Introduction
This is a post that is a repurposing of an old-school Mini-Review Round-Up post. As stated here I am essentially done with running multi-film review posts. Each film deserves its own review. Therefore I will repost, and at times add to, old reviews periodically. Enjoy!
In The House
This film deals with a fascinating premise of what occurs when a high school student is seemingly drawing from real-life experience about his insinuating himself in another family, and what his French teacher, a frustrated writer, does or does not do to encourage his talent. I sat with this film for a while because I knew I greatly enjoyed it. I loved it for most of the way through, however, I didn’t know how much I liked it in the end mostly because of how it concluded. A lot of that decision to me boiled down to how well I felt the film followed its self-prescribed rule about endings. I concluded that I think it did well. Essentially, you have to keep in mind that there’s a very self-aware narrative being told. There are times when the story may seem a little lost, but, of course, Germain, the teacher, says that very thing to Claude often. And who is molding the narrative ultimately but him? Sure, we’re not always witnessing a dramatization of his writing, but it tends to revolve around him, and he is manipulating those around him in one way or another.

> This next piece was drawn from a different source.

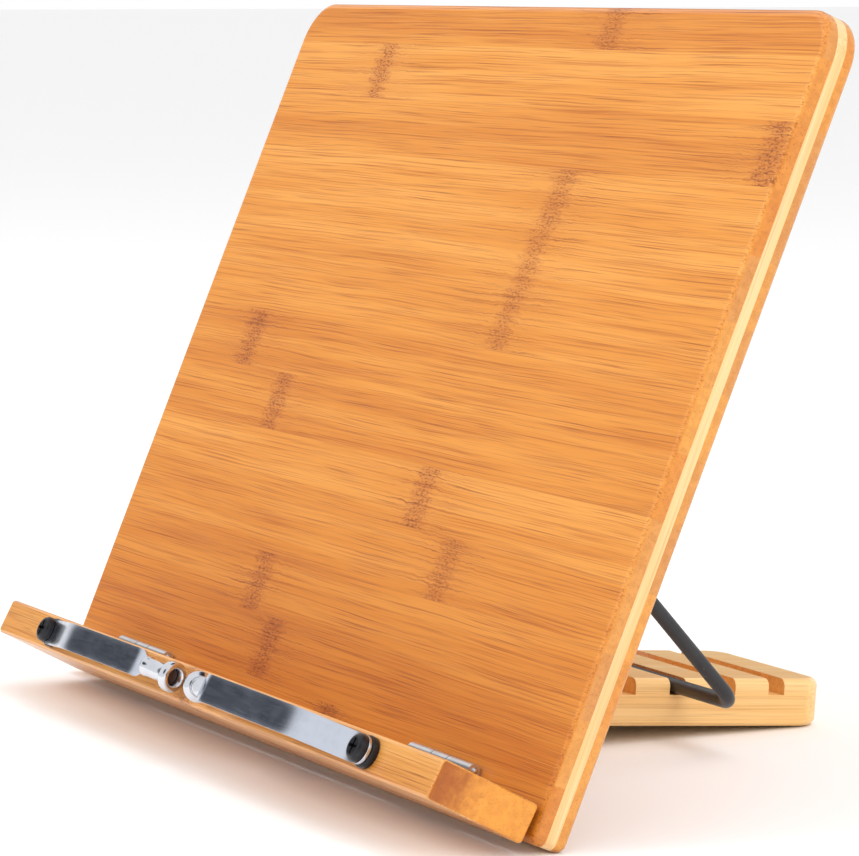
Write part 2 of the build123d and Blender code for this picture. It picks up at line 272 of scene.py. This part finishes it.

The film writes Claude intelligently and he’s acted deftly by Ernst Umhauer such that he’s an interesting character, one that you could at least understand may have a way of wrapping people around his finger, even if you don’t particularly care for him you’re engaged.
On the strength of a majority of the film, and my reconsideration of the end I give it 8/10; your take may have you rate it higher or lower, but it is worth seeing and judging for yourself.